Towards deterministic network diagnosis

Internet fault diagnosis is important to end users, overlay network service providers (like Akamai), and Internet service providers (ISPs). For example, with Internet fault diagnosis tools, users can choose more reliable ISPs. However, The modern Internet is heterogeneous and largely unregulated, which renders the Internet diagnosis an increasingly challenging problem. Though several router-based Internet diagnosis tools have been proposed [1, 2], these tools generally need special support from routers. For example, Tulip [1] requires the routers to support continuous IP-ID for generated ICMP packets.
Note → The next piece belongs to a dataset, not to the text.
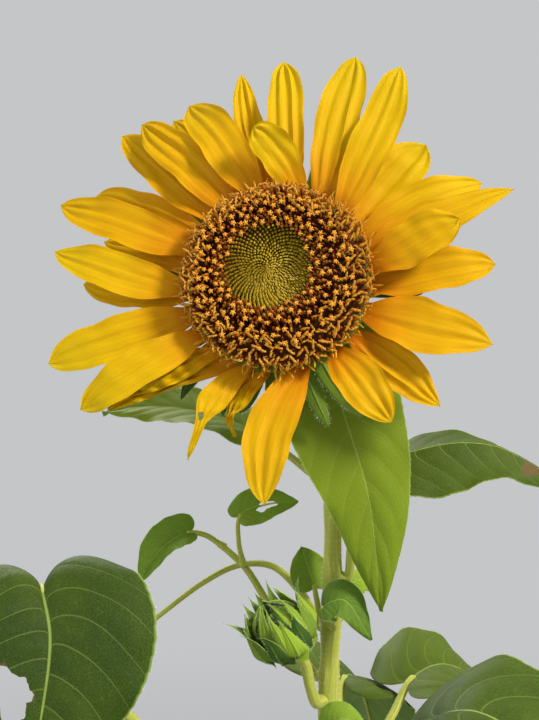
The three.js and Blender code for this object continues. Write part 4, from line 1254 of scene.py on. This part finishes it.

Also these ICMP-based tools are subject to ICMP rate limiting and are sensitive to crosstraffic. In contrast, many recently-developed tools for Internet Tomography use signal processing and statistical approaches to infer link level properties [3, 4, 5, 6] or shared congestion [7] based on end-to-end measurements of IP routing paths. The advantage of statistical inference is their fine diagnosis granularity, i.e., they infer the property of each virtual link (a consecutive subpath of an IP path with no branches [5]). However, the accuracy of the predicted link properties is subject to uncertainty in the model assumptions. Since true multicast does not exist in the Internet, many mulitcast-based tomography approaches [3, 4] have to use unicast for approximation, such as [8] and [9]. Thus the accuracy of the probe measurements heavily depends on the cross traffic in the network, and there is no guarantee of their accuracy.